Miami handcuffs a supposedly independent inspector general
Oct 29, 2024
Miamians who voted four-to-one in August to empower an independent inspector general at city hall have gotten less than half a loaf in an ugly bait-and-switch that puts a would-be independent office under commissioners’ thumbs.
While voters were led to believe that an independent inspector general would probe anything that might be shady, commissioners this month set tight limits on what a less-than-independent inspector general can truly look into.
Imagine an investigative office that can’t look at the obvious without a sworn complaint by someone with personal knowledge of wrongdoing. That’s the way commissioners have handcuffed the job. Under rules like that, there could be no local “Deep Throat,” the anonymous source who 50 years ago triggered the Watergate investigation that eventually ousted the president of the United States.
Deep Throat’s tips led to newspaper investigative reports, but a city inspector general couldn’t use news reports as tips, either. Commissioners made clear that media reports of wrongdoing, or simply of government efficiency, can’t be investigated without a witness coming forward under oath.

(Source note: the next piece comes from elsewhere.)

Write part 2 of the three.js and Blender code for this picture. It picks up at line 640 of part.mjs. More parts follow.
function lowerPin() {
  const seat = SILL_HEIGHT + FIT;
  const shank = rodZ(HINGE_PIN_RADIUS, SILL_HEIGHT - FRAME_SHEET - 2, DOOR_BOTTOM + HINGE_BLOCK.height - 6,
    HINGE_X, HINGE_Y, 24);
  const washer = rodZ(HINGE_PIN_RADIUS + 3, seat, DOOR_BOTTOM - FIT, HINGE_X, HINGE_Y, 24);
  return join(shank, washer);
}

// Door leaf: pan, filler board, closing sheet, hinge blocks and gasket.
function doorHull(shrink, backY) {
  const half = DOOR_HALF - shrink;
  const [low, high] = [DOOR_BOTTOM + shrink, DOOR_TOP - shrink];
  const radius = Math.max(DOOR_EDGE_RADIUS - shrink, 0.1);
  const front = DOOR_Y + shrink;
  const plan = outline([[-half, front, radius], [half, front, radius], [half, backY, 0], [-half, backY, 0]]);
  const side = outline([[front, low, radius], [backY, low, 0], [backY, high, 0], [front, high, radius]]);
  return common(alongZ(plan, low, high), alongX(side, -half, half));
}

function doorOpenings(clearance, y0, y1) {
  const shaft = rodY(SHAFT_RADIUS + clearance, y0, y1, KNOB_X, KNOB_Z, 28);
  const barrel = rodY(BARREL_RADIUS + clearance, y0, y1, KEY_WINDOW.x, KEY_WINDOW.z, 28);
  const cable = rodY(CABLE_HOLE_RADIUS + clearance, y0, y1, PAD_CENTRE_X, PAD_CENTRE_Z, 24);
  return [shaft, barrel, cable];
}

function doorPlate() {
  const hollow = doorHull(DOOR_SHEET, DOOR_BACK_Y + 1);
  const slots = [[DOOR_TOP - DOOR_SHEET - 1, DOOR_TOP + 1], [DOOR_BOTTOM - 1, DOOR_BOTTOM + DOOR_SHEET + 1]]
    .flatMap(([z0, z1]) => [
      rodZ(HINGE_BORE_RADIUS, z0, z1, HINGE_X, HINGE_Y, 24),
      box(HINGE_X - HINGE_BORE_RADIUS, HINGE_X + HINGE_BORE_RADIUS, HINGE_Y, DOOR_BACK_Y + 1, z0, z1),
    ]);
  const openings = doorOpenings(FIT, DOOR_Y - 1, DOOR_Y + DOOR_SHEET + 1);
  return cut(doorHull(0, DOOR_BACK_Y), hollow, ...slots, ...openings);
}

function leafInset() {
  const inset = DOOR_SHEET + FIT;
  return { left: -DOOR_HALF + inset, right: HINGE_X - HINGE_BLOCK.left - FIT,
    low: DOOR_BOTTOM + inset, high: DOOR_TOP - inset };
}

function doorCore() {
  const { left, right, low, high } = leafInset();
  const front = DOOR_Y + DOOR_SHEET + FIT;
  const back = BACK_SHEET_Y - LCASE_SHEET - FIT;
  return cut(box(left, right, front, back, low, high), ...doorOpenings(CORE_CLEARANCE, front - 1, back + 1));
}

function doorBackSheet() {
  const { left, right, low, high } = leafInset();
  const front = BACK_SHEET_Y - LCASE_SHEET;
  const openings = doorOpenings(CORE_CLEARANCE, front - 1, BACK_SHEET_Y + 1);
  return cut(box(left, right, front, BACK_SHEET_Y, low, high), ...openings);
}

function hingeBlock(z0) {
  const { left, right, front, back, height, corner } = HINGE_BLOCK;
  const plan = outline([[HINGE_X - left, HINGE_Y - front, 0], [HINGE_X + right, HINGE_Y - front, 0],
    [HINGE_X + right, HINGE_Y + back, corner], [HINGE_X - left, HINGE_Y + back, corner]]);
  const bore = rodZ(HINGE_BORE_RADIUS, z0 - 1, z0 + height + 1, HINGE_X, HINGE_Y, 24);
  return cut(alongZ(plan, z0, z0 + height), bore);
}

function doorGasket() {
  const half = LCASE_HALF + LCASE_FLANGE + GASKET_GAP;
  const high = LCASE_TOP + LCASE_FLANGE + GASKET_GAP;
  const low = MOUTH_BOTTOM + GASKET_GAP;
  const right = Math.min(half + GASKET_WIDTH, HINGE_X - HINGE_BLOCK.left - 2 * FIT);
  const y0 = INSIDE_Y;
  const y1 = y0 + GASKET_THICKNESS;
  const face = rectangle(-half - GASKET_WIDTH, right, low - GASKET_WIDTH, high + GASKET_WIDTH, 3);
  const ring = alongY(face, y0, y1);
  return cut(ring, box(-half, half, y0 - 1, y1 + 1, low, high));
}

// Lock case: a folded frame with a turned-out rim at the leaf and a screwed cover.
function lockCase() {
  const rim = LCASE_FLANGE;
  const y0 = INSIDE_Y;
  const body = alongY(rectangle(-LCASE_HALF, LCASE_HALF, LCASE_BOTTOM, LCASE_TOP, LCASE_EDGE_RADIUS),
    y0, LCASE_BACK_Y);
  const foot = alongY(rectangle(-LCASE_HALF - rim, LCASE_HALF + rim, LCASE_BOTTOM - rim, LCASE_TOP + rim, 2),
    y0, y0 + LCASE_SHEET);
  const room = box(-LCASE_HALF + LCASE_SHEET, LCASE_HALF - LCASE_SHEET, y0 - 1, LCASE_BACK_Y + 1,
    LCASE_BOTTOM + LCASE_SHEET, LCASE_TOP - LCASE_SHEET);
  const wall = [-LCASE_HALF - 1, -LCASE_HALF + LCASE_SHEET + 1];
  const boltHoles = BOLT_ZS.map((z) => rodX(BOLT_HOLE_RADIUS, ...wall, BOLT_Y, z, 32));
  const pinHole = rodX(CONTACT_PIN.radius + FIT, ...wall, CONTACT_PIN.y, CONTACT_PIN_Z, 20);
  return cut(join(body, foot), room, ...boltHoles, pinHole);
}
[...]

Nor could tips from within city hall be heeded. Even under oath, the inspector general couldn’t take a complaint from the inside unless the complainant had personal knowledge – and being told by a co-worker is not personal knowledge.

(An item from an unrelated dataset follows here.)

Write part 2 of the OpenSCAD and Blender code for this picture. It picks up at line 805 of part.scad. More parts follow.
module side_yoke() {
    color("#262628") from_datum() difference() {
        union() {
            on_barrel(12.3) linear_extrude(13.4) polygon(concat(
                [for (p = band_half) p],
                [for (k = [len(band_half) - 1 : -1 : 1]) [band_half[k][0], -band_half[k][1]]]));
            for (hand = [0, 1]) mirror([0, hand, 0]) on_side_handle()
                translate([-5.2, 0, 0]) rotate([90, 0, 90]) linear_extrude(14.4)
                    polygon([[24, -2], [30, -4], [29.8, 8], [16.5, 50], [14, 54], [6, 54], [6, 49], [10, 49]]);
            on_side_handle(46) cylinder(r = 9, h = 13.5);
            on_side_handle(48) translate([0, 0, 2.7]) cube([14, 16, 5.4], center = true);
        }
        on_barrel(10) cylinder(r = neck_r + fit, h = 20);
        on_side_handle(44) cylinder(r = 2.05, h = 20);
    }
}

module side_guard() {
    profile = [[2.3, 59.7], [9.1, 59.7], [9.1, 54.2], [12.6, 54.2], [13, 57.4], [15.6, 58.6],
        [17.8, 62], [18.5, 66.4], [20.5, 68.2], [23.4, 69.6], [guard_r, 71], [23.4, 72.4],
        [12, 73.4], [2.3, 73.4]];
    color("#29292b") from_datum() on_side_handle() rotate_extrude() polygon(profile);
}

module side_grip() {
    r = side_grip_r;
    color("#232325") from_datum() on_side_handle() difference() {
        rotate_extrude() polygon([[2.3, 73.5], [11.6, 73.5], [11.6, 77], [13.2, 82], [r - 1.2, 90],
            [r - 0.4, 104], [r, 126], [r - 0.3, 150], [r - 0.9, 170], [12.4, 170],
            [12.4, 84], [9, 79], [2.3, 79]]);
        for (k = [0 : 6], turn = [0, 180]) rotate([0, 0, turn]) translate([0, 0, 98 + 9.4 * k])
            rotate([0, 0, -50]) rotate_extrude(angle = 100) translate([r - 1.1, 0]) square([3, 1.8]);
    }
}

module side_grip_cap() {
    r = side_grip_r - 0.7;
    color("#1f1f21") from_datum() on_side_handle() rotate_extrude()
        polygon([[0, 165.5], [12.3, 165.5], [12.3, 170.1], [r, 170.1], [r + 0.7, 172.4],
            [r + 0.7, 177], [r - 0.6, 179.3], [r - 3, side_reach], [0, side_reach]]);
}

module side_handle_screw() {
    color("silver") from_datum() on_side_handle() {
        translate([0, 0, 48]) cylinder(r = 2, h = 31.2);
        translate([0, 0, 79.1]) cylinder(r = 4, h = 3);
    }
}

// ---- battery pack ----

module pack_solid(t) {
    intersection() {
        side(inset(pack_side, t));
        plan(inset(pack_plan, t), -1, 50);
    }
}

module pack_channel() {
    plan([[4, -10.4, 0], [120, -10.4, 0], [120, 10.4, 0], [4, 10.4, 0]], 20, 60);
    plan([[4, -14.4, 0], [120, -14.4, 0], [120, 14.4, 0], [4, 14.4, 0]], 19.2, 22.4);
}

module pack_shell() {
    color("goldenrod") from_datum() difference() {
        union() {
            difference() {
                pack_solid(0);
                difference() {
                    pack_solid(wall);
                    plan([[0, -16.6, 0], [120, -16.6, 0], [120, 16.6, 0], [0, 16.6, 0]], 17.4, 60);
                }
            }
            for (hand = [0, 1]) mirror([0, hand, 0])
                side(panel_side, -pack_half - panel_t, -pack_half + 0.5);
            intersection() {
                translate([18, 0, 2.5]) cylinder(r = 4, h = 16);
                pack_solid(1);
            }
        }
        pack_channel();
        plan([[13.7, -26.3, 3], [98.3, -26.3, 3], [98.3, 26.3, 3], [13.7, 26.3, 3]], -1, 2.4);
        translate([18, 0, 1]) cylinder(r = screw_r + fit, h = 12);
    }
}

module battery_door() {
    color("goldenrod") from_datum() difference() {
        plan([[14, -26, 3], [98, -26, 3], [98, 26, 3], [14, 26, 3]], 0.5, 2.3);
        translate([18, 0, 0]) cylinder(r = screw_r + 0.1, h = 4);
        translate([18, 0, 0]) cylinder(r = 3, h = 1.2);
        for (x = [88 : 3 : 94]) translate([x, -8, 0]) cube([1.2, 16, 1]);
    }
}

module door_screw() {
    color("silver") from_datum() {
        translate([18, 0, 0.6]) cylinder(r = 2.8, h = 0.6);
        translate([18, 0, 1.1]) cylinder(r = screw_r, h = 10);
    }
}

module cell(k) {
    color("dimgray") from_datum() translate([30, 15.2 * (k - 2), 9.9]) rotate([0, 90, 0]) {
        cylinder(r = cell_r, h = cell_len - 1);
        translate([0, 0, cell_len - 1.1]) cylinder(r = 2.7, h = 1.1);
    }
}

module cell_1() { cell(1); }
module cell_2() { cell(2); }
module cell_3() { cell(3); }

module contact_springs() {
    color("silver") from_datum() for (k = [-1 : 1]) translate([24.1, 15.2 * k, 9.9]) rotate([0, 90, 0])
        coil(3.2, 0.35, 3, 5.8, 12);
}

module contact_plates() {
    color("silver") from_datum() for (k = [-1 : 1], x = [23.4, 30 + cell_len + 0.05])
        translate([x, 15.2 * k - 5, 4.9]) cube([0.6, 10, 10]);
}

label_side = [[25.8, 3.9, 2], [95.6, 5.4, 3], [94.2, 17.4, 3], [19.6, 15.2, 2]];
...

Even if 100 people told the inspector general anonymously of a shady situation, the office couldn’t take such complaints.

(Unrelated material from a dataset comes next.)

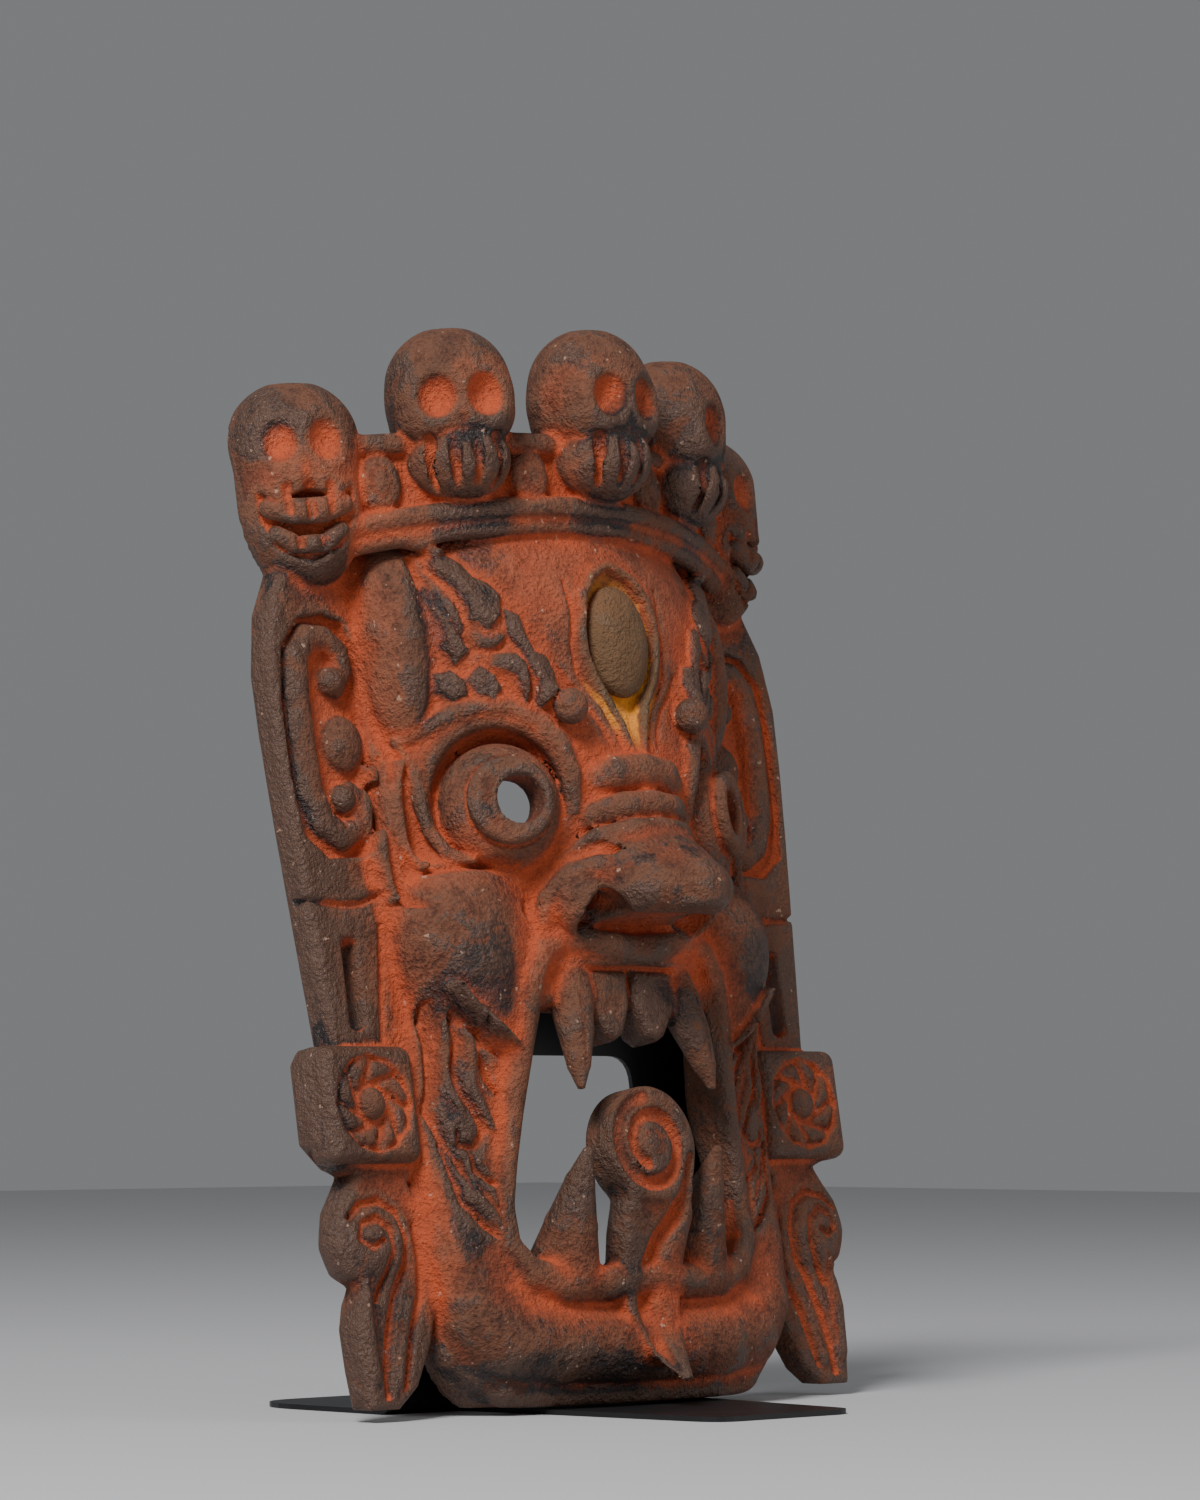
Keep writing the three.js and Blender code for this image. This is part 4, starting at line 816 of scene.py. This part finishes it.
def mask_steps():
    masses = face_masses()
    steps = masses + jaw() + temple() + crown() + [add(board(), 2)] + ear_plate() + flower() + tassel()
    steps += brow() + third_eye() + eye() + nose() + eye_leaves() + beard()
    steps += [cut(hollow(masses), 2)] + mouth_rim() + [under_nose(), mouth_opening()] + teeth()
    steps += [cut(crown_hollow(), 2)] + skulls() + [eye_hole(), nostril(), pocket()]
    return steps


def mask_distance(steps, p, reach=REACH):
    """The finished carving, mirrored but for its tongue, cut flat behind and below."""
    folded = np.column_stack([np.abs(p[:, 0]), p[:, 1], p[:, 2]])
    carved = carve(steps, folded, reach)
    near = ((p > TONGUE_LOW - 4) & (p < TONGUE_HIGH + 4)).all(axis=1)
    if near.any():
        carved[near] = soft_min(carved[near], carve(TONGUE, p[near], reach), 1.5)
    floor = np.where(folded[:, 0] < TASSEL_INNER_X, CHIN_HEIGHT, TASSEL_CLEARANCE)
    below = floor - height_over_floor(p[:, 1], p[:, 2])
    return np.maximum.reduce([carved, -PLATE - p[:, 2], below])


TONGUE = tongue()

VOXEL = 1.2
BLOCK = 6  # voxels along each side of a block
HALF_WIDTH = math.ceil(112.0 / VOXEL / BLOCK) * BLOCK * VOXEL  # the middle lies on the lattice
LATTICE_LOW = np.array([-HALF_WIDTH, -10.5, -13.5])
LATTICE_HIGH = np.array([HALF_WIDTH, 318.0, 70.5])
ROUGH_REACH = 25.0  # for the first look at each block
CROSSED_WITHIN = 1.2  # block sizes from the surface to the middle of a block it may cross


def sample_lattice(steps):
    """Distances on a lattice, worked out only in blocks that the surface may cross."""
    counts = (np.ceil((LATTICE_HIGH - LATTICE_LOW) / VOXEL / BLOCK - 1e-6).astype(int)) * BLOCK + 1
    middle = (counts[0] - 1) // 2
    size = BLOCK * VOXEL
    blocks = (counts - 1) // BLOCK
    ids = np.stack(np.meshgrid(*[np.arange(n) for n in blocks], indexing="ij"), -1).reshape(-1, 3)
    ids = ids[(ids[:, 0] + 1) * BLOCK > middle]
    rough = mask_distance(steps, LATTICE_LOW + (ids + 0.5) * size, ROUGH_REACH)
    values = np.full(tuple(counts), REACH)
    wanted = np.zeros(tuple(counts), bool)
    for (i, j, k), distance in zip(ids * BLOCK, rough):
        block = np.s_[i:i + BLOCK + 1, j:j + BLOCK + 1, k:k + BLOCK + 1]
        values[block] = REACH * np.sign(distance)
        wanted[block] |= abs(distance) < size * CROSSED_WITHIN
    where = np.argwhere(wanted)
    values[wanted] = mask_distance(steps, LATTICE_LOW + where * VOXEL)
    values[:middle] = values[:middle:-1]
    low = ((TONGUE_LOW - LATTICE_LOW) / VOXEL).astype(int)
    high = ((TONGUE_HIGH - LATTICE_LOW) / VOXEL).astype(int)
    high[0] = middle
    box = tuple(slice(start, end) for start, end in zip(low, high))
    where = np.stack(np.meshgrid(*[np.arange(start, end) for start, end in zip(low, high)], indexing="ij"), -1)
    values[box] = mask_distance(steps, LATTICE_LOW + where.reshape(-1, 3) * VOXEL).reshape(where.shape[:3])
    values[values == 0.0] = 1e-4
    return values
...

Nor could a city inspector general look independently into anything without a sworn complaint under oath from somebody who knows.
There’s no independence there – and certainly there won’t be many tips to evaluate, no matter how bad things may be in the city. How many people with personal knowledge of government problems will come forward under public oath knowing that a vindictive commissioner could then go after them?
True independence allows an inspector general to turn over rocks and find what does, or doesn’t, lurk there. And because that happens, confidence in government can grow, just because an independent watchdog finds nothing amiss. And, should something be amiss, the watchdog can shine light on it.
An independent inspector general isn’t a prosecutor. It’s a source telling the government and the public what’s going on and referring potential criminal conduct, if any and anywhere in city government, to proper authorities.
Miami-Dade County for decades has had such an independent inspector general who fields anonymous complaints and can look into anything without making complaints public.
Last year that office got 508 complaints and found only 15 worth investigating, weeding out bad tips but actually leading to some prosecutions and convictions while cleaning up flawed government operations. Nobody had to complain under oath, because complaints are tips, not charges. Nobody was tarred with frivolous complaints. The process works.
The county office requires no identification of a tipster, no oath, no personal knowledge. It then sorts out what’s worth looking into without commissioners demanding proof of who said what about whom and who can even offer a tip. The county’s inspector general is truly independent.
And just wait until the city commission sets an inspector general’s budget and staff size and chooses who gets the job. That’s yet to come. After a nomination process, the commission is to vote on who will lead any probing into city government.
Commissioner Joe Carollo was the lone holdout on the structure of this job, not because these barriers to investigations upset him but because he thinks even these toothless watchdog powers might still be enough to initiate “illegitimate investigations.” What, pray, is an illegitimate investigation? One that commissioners don’t want carried out?
If all this instills confidence in City of Miami voters that someone is watching the store on their behalf, I’ll happily sell them my share of the Brooklyn Bridge.